● **DATA EXCERPT**
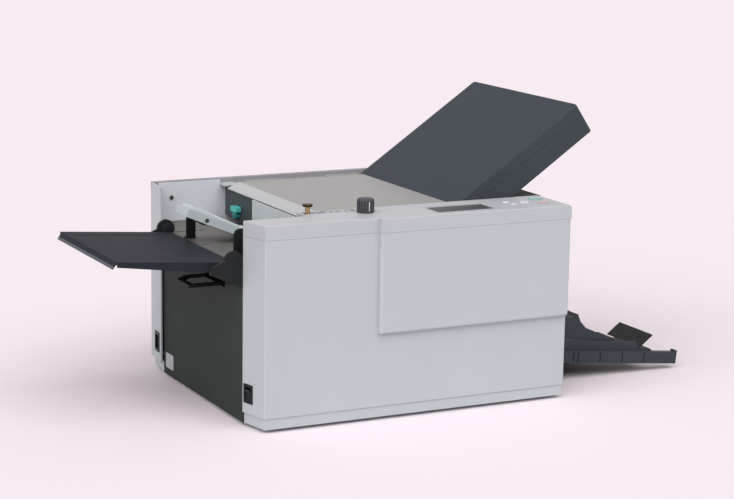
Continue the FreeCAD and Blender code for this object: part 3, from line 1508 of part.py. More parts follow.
pieces = {
    "base_pan": base_pan(),
    "rubber_feet": rubber_feet(),
    "front_side_frame": side_frame(front_frame_y, [(frame_right, frame_top), (frame_front_left, frame_top)]),
    "rear_side_frame": side_frame(rear_frame_y, [
        (frame_right, rear_frame_top), (throat_wall_x, rear_frame_top),
        (throat_wall_x, throat_side_top), (frame_rear_left, throat_side_top)]),
    "tie_bars": tie_bars(),
    "front_cover": front_cover(),
    "door_panel": door_panel(),
    "control_strip": control_strip(),
    "rear_cover": rear_cover(),
    "rear_cover_rim": rear_cover_rim(),
    "left_end_panel": left_end_panel(),
    "right_end_panel": right_end_panel(),
    "throat_wall": throat_wall(),
    "feed_table": feed_table(),
    "tray_brackets": tray_brackets(),
    "roller_bearings": roller_bearings(),
    "drive_motor": drive_motor(),
    "drive_belt": drive_belt(),
    "circuit_boards": circuit_boards(),
    "display_window": display_window(),
    "adjuster_rail": adjuster_rail(),
    "switch_frame": switch_frame(),
    "power_inlet": power_inlet(),
    "screws": screws(),
    "lower_plate": lower_plate(),
    "exit_chute": exit_chute(),
    "stacker_tray": stacker_tray(),
    "top_cover": top_cover(),
    "top_cover_lip": top_cover_lip(),
    "upper_plate_cover": upper_plate_cover(),
    "upper_plate_base": upper_plate_base(),
    "upper_stop": upper_stop(),
    "lower_stop": lower_stop(),
    "feed_tray": feed_tray(),
    "front_guide": side_guide(front_guide_face, front_guide_right, -1),
    "rear_guide": side_guide(rear_guide_face, rear_guide_right, 1),
    "tray_lever": tray_lever(),
    "feed_arm": feed_arm(),
    "feed_roller": feed_roller(),
    "pressure_lever": pressure_lever(),
    "motor_pulley": motor_pulley(),
    "setting_knob": setting_knob(),
    "thumb_screw": thumb_screw(),
    "power_rocker": power_rocker(),
    "exit_arm": exit_arm(),
    "exit_roller": exit_roller(),
    "stacker_stop": stacker_stop(),
}
for number in range(4):
    pieces["fold_roller_%d" % (number + 1)] = fold_roller(number)
    pieces["fold_gear_%d" % (number + 1)] = fold_gear(number)
for key in keys:
    pieces[key] = key_cap(key)

shapes = {}
for name, shape in pieces.items():
    if isinstance(shape, list):
        shape = Part.makeCompound(shape)
    shapes[name] = shape

extent = Part.makeCompound(list(shapes.values())).optimalBoundingBox(False, False)
origin = V((extent.XMin + extent.XMax) / 2, (extent.YMin + extent.YMax) / 2, -foot_height)
print("origin in machine coordinates", round(origin.x, 3), round(origin.y, 3), origin.z)

os.makedirs("parts", exist_ok=True)
for name, shape in shapes.items():
    shape.translate(V(-origin.x, -origin.y, -origin.z))
    shape.exportStep("parts/" + name + ".step")
    print("%-18s solids %d, valid %s, volume %.0f" % (name, len(shape.Solids), shape.isValid(), shape.Volume))
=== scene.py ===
import logging
import math
from dataclasses import dataclass, field, replace
from enum import Enum
from typing import Callable, Sequence, Union

import bpy
from mathutils import Euler, Matrix, Vector


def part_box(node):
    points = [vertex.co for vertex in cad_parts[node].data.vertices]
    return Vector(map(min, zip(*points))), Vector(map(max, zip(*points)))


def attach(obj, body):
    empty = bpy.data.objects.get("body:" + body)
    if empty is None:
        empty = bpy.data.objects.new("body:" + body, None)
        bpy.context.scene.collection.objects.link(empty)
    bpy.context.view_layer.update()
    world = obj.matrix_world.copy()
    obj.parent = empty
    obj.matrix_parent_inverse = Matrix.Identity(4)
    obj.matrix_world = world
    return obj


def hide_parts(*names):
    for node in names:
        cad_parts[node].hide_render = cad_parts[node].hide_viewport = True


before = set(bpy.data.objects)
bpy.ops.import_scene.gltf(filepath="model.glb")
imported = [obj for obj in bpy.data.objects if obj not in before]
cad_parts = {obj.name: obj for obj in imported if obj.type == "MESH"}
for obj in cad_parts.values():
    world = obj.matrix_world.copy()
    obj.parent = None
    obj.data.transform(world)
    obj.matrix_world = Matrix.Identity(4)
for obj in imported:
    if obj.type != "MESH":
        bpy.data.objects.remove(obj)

LOG = logging.getLogger("paper_folder")
MM = 0.001
Rule = Callable[[Vector, Vector], bool]
Colour = tuple[float, float, float]
Place = tuple[float, float, float]


def tone(red: float, green: float, blue: float) -> Colour:
    """Turn a screen colour of 0 to 255 into linear light.

    Args:
        red: Red of the colour on screen.
        green: Green of the colour on screen.
        blue: Blue of the colour on screen.

    Returns:
        The same colour as three linear numbers.
    """
    parts = []
    for part in (red, green, blue):
        share = part / 255
        parts.append(share / 12.92 if share <= 0.04045 else ((share + 0.055) / 1.055) ** 2.4)
    return parts[0], parts[1], parts[2]


# Finishes


class Field:
    """A number that varies over a surface: one output socket with arithmetic on it."""

    def __init__(self, graph: "Graph", socket: bpy.types.NodeSocket) -> None:
        """Keep the graph that the socket belongs to."""
        self.graph = graph
        self.socket = socket

    def _maths(self, operation: str, *values: "Number") -> "Field":
        """Add one Math node and return its result."""
        node = self.graph.node("ShaderNodeMath", {"operation": operation}, dict(enumerate(values)))
        return Field(self.graph, node.outputs[0])

    def __add__(self, other: "Number") -> "Field":
        """Sum."""
        return self._maths("ADD", self, other)

    def __radd__(self, other: "Number") -> "Field":
        """Sum, number first."""
        return self._maths("ADD", other, self)

    def __sub__(self, other: "Number") -> "Field":
        """Difference."""
        return self._maths("SUBTRACT", self, other)

    def __rsub__(self, other: "Number") -> "Field":
        """Difference, number first."""
        return self._maths("SUBTRACT", other, self)

    def __mul__(self, other: "Number") -> "Field":
        """Product."""
        return self._maths("MULTIPLY", self, other)

    def __rmul__(self, other: "Number") -> "Field":
        """Product, number first."""
        return self._maths("MULTIPLY", other, self)

    def __abs__(self) -> "Field":
        """Size without sign."""
        return self._maths("ABSOLUTE", self)

    def sine(self) -> "Field":
        """Sine of the value."""
        return self._maths("SINE", self)

    def step(self, low: float, high: float) -> "Field":
        """Rise smoothly from 0 to 1 between two values.

        Args:
            low: Value at which the result is 0.
            high: Value at which the result is 1.

        Returns:
            The smoothed step.
        """
        node = self.graph.node(
            "ShaderNodeMapRange", {"interpolation_type": "SMOOTHSTEP"},
            {"Value": self, "From Min": low, "From Max": high, "To Min": 0.0, "To Max": 1.0})
        return Field(self.graph, node.outputs[0])


Number = Union[Field, float]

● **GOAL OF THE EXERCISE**
Repeat, exactly as they stand above, the lines from the line with "shapes[name] = shape" to the line with "bpy.data.objects.remove(obj)", both lines included.

● **ANSWER**
    shapes[name] = shape

extent = Part.makeCompound(list(shapes.values())).optimalBoundingBox(False, False)
origin = V((extent.XMin + extent.XMax) / 2, (extent.YMin + extent.YMax) / 2, -foot_height)
print("origin in machine coordinates", round(origin.x, 3), round(origin.y, 3), origin.z)

os.makedirs("parts", exist_ok=True)
for name, shape in shapes.items():
    shape.translate(V(-origin.x, -origin.y, -origin.z))
    shape.exportStep("parts/" + name + ".step")
    print("%-18s solids %d, valid %s, volume %.0f" % (name, len(shape.Solids), shape.isValid(), shape.Volume))
=== scene.py ===
import logging
import math
from dataclasses import dataclass, field, replace
from enum import Enum
from typing import Callable, Sequence, Union

import bpy
from mathutils import Euler, Matrix, Vector


def part_box(node):
    points = [vertex.co for vertex in cad_parts[node].data.vertices]
    return Vector(map(min, zip(*points))), Vector(map(max, zip(*points)))


def attach(obj, body):
    empty = bpy.data.objects.get("body:" + body)
    if empty is None:
        empty = bpy.data.objects.new("body:" + body, None)
        bpy.context.scene.collection.objects.link(empty)
    bpy.context.view_layer.update()
    world = obj.matrix_world.copy()
    obj.parent = empty
    obj.matrix_parent_inverse = Matrix.Identity(4)
    obj.matrix_world = world
    return obj


def hide_parts(*names):
    for node in names:
        cad_parts[node].hide_render = cad_parts[node].hide_viewport = True


before = set(bpy.data.objects)
bpy.ops.import_scene.gltf(filepath="model.glb")
imported = [obj for obj in bpy.data.objects if obj not in before]
cad_parts = {obj.name: obj for obj in imported if obj.type == "MESH"}
for obj in cad_parts.values():
    world = obj.matrix_world.copy()
    obj.parent = None
    obj.data.transform(world)
    obj.matrix_world = Matrix.Identity(4)
for obj in imported:
    if obj.type != "MESH":
        bpy.data.objects.remove(obj)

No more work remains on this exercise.